Real political democracy is impossible without social justice. In fact the two problems are intricately linked. No one sets up a dictatorship for pleasure or simple perversion. It is always to maintain the privileges of a small clique who grab all the wealth. The dictators are the employees of the multinationals.

Five years ago, Védrine, former French minister of foreign affairs, had the gall to claim that Arab people were not ready for democracy. This theory remains dominant among a French elite who, more or less openly practice anti-Arab Islamophobia. In fact, it is France that is not ready for democracy. It is France who massacred the Tunisians in 1937 and 1952 and the Moroccans in 1945. It is France that has led a long and bloody war to stop the Algerians from exercising their legitimate right to sovereignty. It is France who, through a statement by their revisionist president, refused to recognize its crimes and pay its debts to the Arabs and the Africans. It is France who protected Ben Ali right up until he got on to the plane that took him away. It is France who has imposed and maintained the worst tyrants in Africa.

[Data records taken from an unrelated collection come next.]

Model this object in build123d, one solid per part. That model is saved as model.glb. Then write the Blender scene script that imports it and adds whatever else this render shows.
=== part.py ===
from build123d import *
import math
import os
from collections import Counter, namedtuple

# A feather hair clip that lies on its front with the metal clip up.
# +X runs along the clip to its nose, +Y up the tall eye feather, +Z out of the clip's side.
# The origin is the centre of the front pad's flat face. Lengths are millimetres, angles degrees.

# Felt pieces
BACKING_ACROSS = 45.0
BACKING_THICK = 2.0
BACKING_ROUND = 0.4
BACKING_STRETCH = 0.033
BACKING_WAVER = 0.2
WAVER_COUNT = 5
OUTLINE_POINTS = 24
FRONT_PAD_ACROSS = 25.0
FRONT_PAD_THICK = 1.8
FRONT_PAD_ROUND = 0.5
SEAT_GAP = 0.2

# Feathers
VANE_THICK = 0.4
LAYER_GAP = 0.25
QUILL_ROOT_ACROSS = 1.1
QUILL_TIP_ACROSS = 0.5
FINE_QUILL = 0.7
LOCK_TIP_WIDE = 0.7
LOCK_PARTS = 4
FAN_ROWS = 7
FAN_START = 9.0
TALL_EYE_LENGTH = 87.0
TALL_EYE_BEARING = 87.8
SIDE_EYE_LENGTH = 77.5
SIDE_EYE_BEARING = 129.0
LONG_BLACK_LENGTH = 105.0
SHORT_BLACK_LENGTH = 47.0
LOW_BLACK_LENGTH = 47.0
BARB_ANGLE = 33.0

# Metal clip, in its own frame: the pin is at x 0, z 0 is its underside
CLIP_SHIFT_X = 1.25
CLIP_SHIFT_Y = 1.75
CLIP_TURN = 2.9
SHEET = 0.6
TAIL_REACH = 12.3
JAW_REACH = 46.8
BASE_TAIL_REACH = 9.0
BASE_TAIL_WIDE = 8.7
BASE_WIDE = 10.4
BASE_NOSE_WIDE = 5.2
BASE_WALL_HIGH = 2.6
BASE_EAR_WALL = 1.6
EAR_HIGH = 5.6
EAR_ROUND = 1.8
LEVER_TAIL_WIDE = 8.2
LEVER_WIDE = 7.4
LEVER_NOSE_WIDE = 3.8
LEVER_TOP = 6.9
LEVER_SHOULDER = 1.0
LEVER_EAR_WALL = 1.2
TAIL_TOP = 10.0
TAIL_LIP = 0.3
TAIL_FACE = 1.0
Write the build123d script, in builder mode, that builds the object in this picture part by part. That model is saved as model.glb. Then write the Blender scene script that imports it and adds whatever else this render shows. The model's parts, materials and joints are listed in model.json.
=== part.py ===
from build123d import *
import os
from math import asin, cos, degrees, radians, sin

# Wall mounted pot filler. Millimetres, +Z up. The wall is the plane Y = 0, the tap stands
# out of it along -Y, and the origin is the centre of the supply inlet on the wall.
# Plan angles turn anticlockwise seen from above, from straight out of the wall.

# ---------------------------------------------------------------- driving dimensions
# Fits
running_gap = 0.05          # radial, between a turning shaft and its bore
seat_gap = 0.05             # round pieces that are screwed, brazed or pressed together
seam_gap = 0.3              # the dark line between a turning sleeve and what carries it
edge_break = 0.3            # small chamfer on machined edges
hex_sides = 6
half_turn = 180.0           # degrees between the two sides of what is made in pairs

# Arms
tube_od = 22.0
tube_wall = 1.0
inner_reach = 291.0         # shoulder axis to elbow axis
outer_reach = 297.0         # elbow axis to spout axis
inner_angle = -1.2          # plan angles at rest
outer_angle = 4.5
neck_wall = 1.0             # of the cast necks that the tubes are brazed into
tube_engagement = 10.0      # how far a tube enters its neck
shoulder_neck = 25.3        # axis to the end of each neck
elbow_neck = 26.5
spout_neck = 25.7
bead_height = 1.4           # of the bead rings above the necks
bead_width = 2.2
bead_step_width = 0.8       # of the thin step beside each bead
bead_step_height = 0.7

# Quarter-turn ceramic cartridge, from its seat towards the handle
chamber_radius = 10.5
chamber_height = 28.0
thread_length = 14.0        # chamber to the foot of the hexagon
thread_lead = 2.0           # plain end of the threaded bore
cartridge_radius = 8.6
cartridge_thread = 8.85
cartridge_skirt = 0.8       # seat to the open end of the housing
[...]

The current anti-Muslim racism kills two birds with one stone. First, in Europe, it divides the workers according to their origin, and while there is all this fantasizing about the burqa, the employers happily attack wages, the conditions of work and the pensions of all the workers, with veils or without. Instead of wondering “But who imposed these dictators on them?” By reversing the victim and the guilty one, the former is demonized.

This is the fundamental debate and it depends on all of us to see that it is highlighted. Why the US, France & Co. – who have the word ‘democracy’ always on their lips –do not want real democracy? Because if the people can decide how to use their wealth and their work, then the privileges of the corrupt and the profiteers will be in great danger!

To hide their refusal of democracy, the US and their allies agitate in the media about the ‘Islamist peril’. Do we see them alerting us and leading huge media campaigns about the Islamists who are submissive to them like the odious regime of Saudi Arabia? Do we hear them excusing themselves for having financed the Islamists of Bin Laden in order to overturn a leftwing Afghan government that had emancipated the women?

Our world is changing very quickly. The decline of the US opens new prospects for the liberation of peoples. Great upheavals are likely. But what direction will they take? If they are to be positive, it depends on each of us circulating genuine information so the shameful stories of the past become known, so the secret strategies are unmasked. All this will help to establish a great debate, popular and international.

What kind of economy, and model of social justice do people really need? The official information on this issue is catastrophic. So if the debate is to be started and spread about, each of us has an important role to play. Information is the key.